In June 2006, the Department of Licensing (DOL) and the two plaintiff tribes signed short-term intergovernmental agreements that are structured so the tribes charge their customers a fuel tax equivalent to the state motor vehicle fuel tax, with the tribes receiving 75 percent of the tax revenue collected and the state receiving 25 percent.


Summary of Engrossed Substitute Bill:

Current statutory language declaring that motor vehicle and special fuel taxes are imposed on the end user are eliminated from state motor vehicle and special fuel tax statutes. Amendatory language is included to define licensees as fuel suppliers, distributors, importers, exporters, blenders, or international fuel tax agreement (IFTA) license holders, and explicitly states that the incidence of taxation be borne exclusively by these entities, except for distributors.

New sections are added to the motor fuel and special fuel tax chapters authorizing the Governor (or the DOL as their designee) to enter into fuel tax compact agreements with federally-recognized tribes operating or licensing retail stations on reservation or trust lands. Existing state/tribal fuel tax agreements are unaffected by the legislation. Any future compact agreement requires the tribal entity to: (1) acquire fuel only from lawful entities; (2) spend fuel tax proceeds, or equivalent amounts, only on transportation planning, construction and maintenance of roads, bridges, boat ramps, transit services and facilities, police service and other highway-related purposes; and (3) allow for audits or other means of ensuring compliance to certify the number of gallons of fuel purchased for resale by the tribe and the use of fuel tax proceeds. Information from the tribal entity provided to the state is deemed personal information and exempt from public inspection or copying. The DOL is required to prepare and submit an annual report to the Legislature on the status of existing compact agreements and ongoing negotiations with the tribes. New sections are also added to the motor fuel and special fuel tax chapters requiring tribal licensees and retailers pass the tax through to end users as part of the selling price.

Various administrative changes are also addressed including: moving the racing fuel
exemption from the special fuels to the motor fuels chapter; inserting IFTA provisions;
moving compliance language to more appropriate subsections of the two fuel tax chapters; and deleting an obsolete reference regarding marine fuel dealers.


Appropriation: None.

Fiscal Note: Available.

Effective Date: The bill takes effect 90 days after adjournment of session in which bill is passed.

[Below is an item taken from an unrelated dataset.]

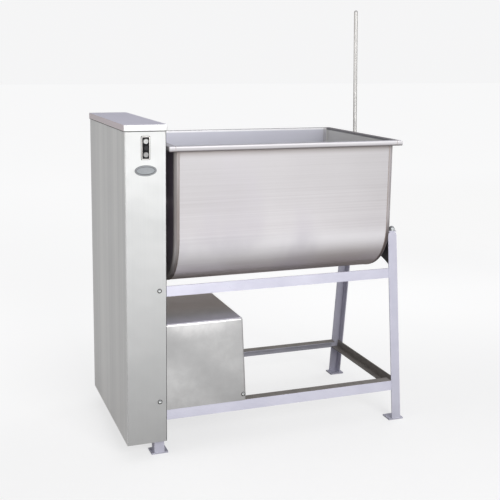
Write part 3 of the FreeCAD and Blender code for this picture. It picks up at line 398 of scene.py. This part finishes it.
def cover_shade(g, colour):
    """Painted light in a glow under the front fold and on the lower left, painted shade along a crease from the
    upper left to the lower right and over the right part, a random mottle, and a top painted with a lilac
    reflection in front and tan shade behind."""
    upright = 1.0 - g.step(g.facing("Z"), 0.5, 0.9)
    # Painted light: a glow under the front fold
    glow = soft_spot(g, -0.32, 0.52, 0.26, 0.090)
    colour = g.mix(glow * upright * 0.9, colour, COVER_GLOW)
    # Painted shade along a crease from the upper left to the lower right
    off_line = (g.axis("Z") - 0.43) + (g.axis("X") + 0.44) * 0.80
    crease_shade = 1.0 - g.step(off_line * off_line, 0.0, 0.011)
    colour = g.mix(crease_shade * upright * 0.42, colour, COVER_CREASE_SHADE)
    # Painted shade over the right part
    right_shade = g.step(g.axis("X") + g.axis("Z") * 0.25, -0.12, 0.02)
    colour = g.mix(right_shade * upright * 0.30, colour, COVER_RIGHT_SHADE)
    # Painted light on the lower left
    lower_left = soft_spot(g, -0.42, 0.28, 0.16, 0.14)
    colour = g.mix(lower_left * upright * 0.3, colour, COVER_LOWER_LEFT_LIGHT)
    mottle = g.noise((1, 1, 1), 26.0, 4.0, 0.6, shift=(0.3, 1.9, 0.8))
    colour = g.mix(g.step(mottle, 0.35, 0.65) * 0.22, colour, COVER_MOTTLE)
    # The top is painted with a lilac reflection in front and tan shade behind, under the trough
    lilac_reflection = g.step(g.facing("Z"), 0.6, 0.95) * (1.0 - g.step(g.axis("Y"), -0.29, -0.16))
    colour = g.mix(lilac_reflection * 0.8, colour, COVER_TOP_REFLECTION)
    tan_shade = g.step(g.facing("Z"), 0.6, 0.95) * g.step(g.axis("Y"), -0.24, -0.06)
    return g.mix(tan_shade * 0.7, colour, COVER_TOP_SHADE)


CAP_TOP_REFLECTION = (0.84, 0.83, 0.95)
CAP_LIP_SHADE = (0.82, 0.74, 0.76)


def cap_shade(g, colour):
    """The lid's top is painted with a lilac grey reflection and its left lip in a warmer, darker painted shade.
    """
    colour = g.mix(g.step(g.facing("Z"), 0.6, 0.95), colour, CAP_TOP_REFLECTION)
    return g.mix(g.step(g.facing("X") * -1.0, 0.5, 0.9), colour, CAP_LIP_SHADE)


DUST_AND_SHADE_DARK = (0.14, 0.125, 0.105)
DUST_AND_SHADE_PALE = (0.33, 0.30, 0.26)


def rail_shade(g, colour):
    """Upward faces carry a dark dust mottle that is partly painted shade, and the right end rail's inner face
    carries the same mottle as painted shade.
    """
    dust = g.noise((1, 1, 1), 34.0, 5.0)
    dust_and_shade = g.mix(dust, DUST_AND_SHADE_DARK, DUST_AND_SHADE_PALE)
    # The right end rail's inner face, in painted shade
    shaded_inner = g.step(g.facing("X") * -1.0, 0.6, 0.95) * g.step(g.axis("X"), 0.50, 0.55)
    return g.mix(g.step(g.facing("Z") + shaded_inner, 0.6, 0.95) * 0.94, colour, dust_and_shade)


ENAMEL_ROUGHNESS = 0.42
ENAMEL_METAL = 0.25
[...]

Staff Summary of Public Testimony:

(In support) The decision to explicitly place the incidence of taxation at the supplier lever was based on the belief that it is the most legally-defensible option, harms the least number of interests, and offers the greatest level of protection against future litigation with regard to state fuel tax revenues. Three issues also addressed by the bill include the legal issue of tax incidence, where the suppliers are neutral on the issue, Governor's authority to contract with federally-recognized tribes and the policy issue of state regulation of payment due dates within the industry, which is eliminated by this bill. Out of the 400 to 500 distributors in the state, 119 of the suppliers are licensed and take advantage of the payment float and distributor credits available. One of the goals in the bill was to not impact the tax at the rack process enacted by the Legislature in 1999 and the existing tribal compacts. The tribes and Department of Licensing worked together to develop the contacting language in the bill. In June 2006, the Department of Licensing signed short-term intergovernmental agreements that are structured so the tribes charge their customers a fuel tax equivalent to the state fuel tax, with the tribes receiving 75 percent of the tax revenue collected, with the other 25 percent being paid to the state. Presently under the court order, the two tribes do not have to pay the state any fuel tax. The Squaxin tribe has been successful in using the fuel tax funds to assist in replacing a Mason County bridge in a partnership with Mason County and the funding could be used to leverage federal funds.

(Opposed) Distributors agree the issue needs to be addressed, but believes a bill that does not eliminate the float and credits for distributors could also solve the problem. The state could keep the tax at the rack and the distributors' float and other credits. The distributors float can be kept intact with jeopardizing the state's ability to establish the incidence of the tax at the supplier level. Distributors' cash flow is negatively impacted. The elimination of the float doesn't benefit the state but rather benefits suppliers, whose payment due date to the state remains unchanged. The terms for the payment of product from the distributor to the supplier is 10 days after delivery and, if the tax was also due at the same time, distributors in many cases will be required to borrow money and pay interest on the loans to replace the float the distributors will lose. The distributors have a proposed solution that will not affect the tribes, will maintain the float, and handle loss allowance.

Persons Testifying: (In support) Representative Clibborn, prime sponsor; Sharon Whitehead, Department of Licensing; and Kelly Corman, Squaxin Island Tribe.

(Opposed) Charlie Brown and Lea Wilson, Washington Oil Marketers Association; Bill Bellman, Sun Pacific Energy; and Phil Dormaier, Wenatchee Petroleum Company.

Persons Signed In To Testify But Not Testifying: Scott Wheat, Spokane Tribe of Indians.